DATA

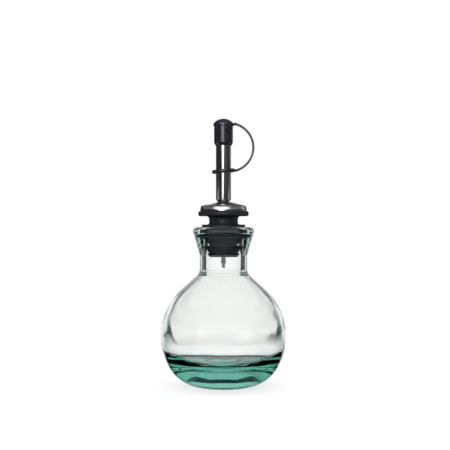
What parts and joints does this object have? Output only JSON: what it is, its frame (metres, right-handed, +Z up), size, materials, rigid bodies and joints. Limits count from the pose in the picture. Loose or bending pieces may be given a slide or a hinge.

==

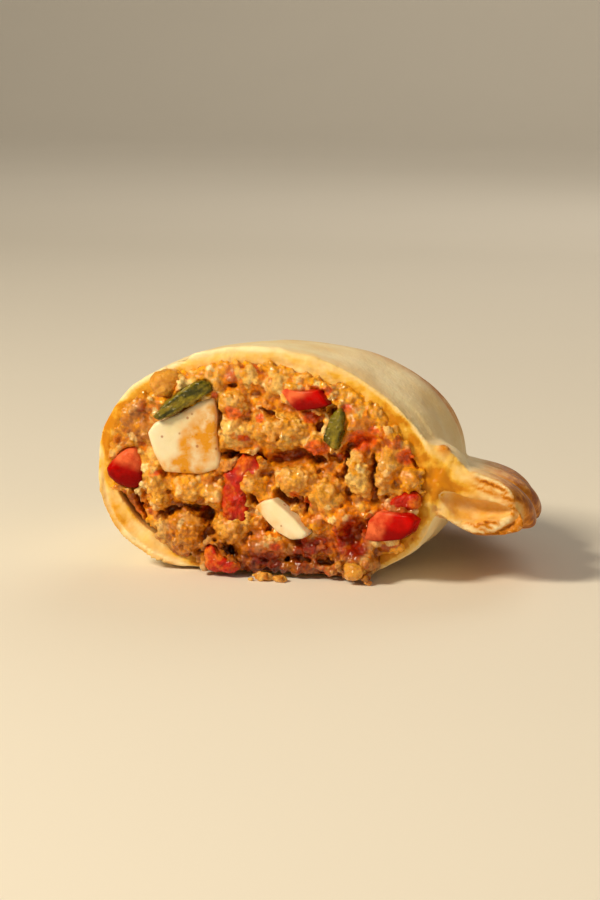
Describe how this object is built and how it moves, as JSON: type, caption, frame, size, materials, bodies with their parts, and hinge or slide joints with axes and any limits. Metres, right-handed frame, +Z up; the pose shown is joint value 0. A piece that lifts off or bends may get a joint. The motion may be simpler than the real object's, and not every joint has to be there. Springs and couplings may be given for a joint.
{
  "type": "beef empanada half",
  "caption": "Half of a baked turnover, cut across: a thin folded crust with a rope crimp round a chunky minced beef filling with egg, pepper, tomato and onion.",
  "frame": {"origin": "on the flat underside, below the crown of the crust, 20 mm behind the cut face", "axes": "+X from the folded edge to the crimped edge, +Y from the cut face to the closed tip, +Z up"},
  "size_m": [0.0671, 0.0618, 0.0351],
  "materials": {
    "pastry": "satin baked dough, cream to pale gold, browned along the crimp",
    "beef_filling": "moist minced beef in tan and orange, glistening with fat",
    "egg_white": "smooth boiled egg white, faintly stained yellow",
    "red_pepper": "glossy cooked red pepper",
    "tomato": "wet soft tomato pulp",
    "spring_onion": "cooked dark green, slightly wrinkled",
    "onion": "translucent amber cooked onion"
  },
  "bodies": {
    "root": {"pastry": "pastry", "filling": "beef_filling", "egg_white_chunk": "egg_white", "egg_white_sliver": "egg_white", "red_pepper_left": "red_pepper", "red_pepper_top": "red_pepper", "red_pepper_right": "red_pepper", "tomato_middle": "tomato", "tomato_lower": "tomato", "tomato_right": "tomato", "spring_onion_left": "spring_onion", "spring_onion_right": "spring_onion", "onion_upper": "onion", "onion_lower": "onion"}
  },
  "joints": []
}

--

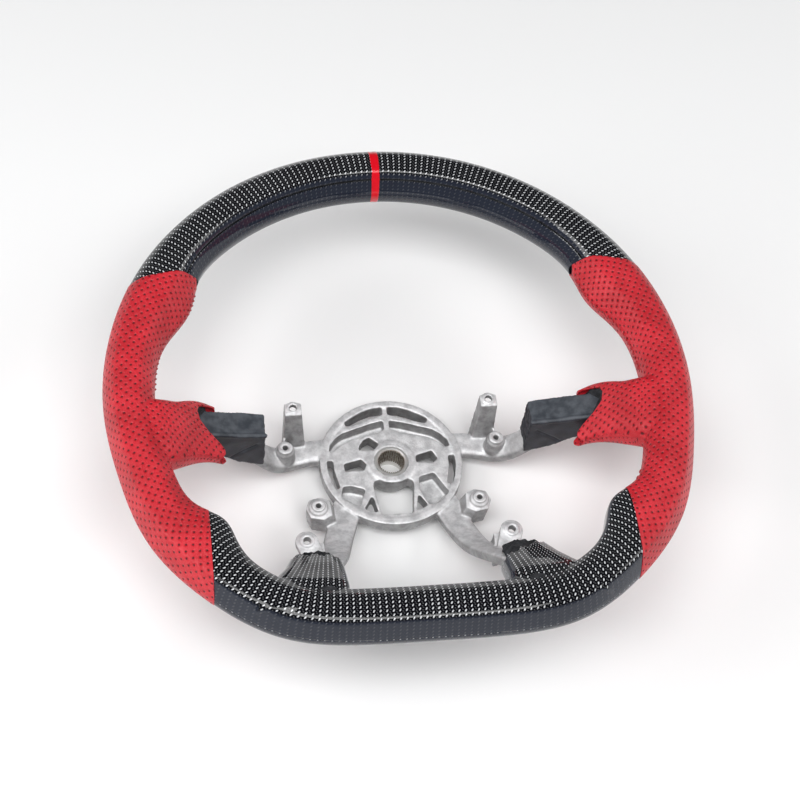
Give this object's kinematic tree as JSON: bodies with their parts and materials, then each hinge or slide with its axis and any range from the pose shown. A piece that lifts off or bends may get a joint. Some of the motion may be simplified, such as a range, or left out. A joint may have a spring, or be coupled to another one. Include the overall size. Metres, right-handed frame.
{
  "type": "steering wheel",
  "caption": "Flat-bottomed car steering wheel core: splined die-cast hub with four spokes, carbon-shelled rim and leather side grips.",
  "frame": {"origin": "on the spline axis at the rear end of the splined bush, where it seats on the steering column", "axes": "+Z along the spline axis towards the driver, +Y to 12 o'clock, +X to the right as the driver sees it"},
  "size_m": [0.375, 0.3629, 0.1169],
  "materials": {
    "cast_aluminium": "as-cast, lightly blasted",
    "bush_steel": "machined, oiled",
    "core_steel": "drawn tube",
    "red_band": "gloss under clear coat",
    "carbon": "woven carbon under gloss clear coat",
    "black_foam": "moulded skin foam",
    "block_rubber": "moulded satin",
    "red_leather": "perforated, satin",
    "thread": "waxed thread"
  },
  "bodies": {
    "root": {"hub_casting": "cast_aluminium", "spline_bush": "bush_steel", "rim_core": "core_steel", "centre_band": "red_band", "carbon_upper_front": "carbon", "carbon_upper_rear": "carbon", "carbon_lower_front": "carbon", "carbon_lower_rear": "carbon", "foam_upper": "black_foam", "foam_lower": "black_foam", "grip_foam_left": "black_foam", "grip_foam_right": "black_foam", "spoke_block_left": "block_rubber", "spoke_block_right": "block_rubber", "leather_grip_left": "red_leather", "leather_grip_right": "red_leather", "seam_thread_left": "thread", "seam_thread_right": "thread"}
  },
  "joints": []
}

WORK REQUIRED
Copy out every line from the data above that has "object" in it.

RESULT FOR THIS EXERCISE
What parts and joints does this object have? Output only JSON: what it is, its frame (metres, right-handed, +Z up), size, materials, rigid bodies and joints. Limits count from the pose in the picture. Loose or bending pieces may be given a slide or a hinge.
Describe how this object is built and how it moves, as JSON: type, caption, frame, size, materials, bodies with their parts, and hinge or slide joints with axes and any limits. Metres, right-handed frame, +Z up; the pose shown is joint value 0. A piece that lifts off or bends may get a joint. The motion may be simpler than the real object's, and not every joint has to be there. Springs and couplings may be given for a joint.
Give this object's kinematic tree as JSON: bodies with their parts and materials, then each hinge or slide with its axis and any range from the pose shown. A piece that lifts off or bends may get a joint. Some of the motion may be simplified, such as a range, or left out. A joint may have a spring, or be coupled to another one. Include the overall size. Metres, right-handed frame.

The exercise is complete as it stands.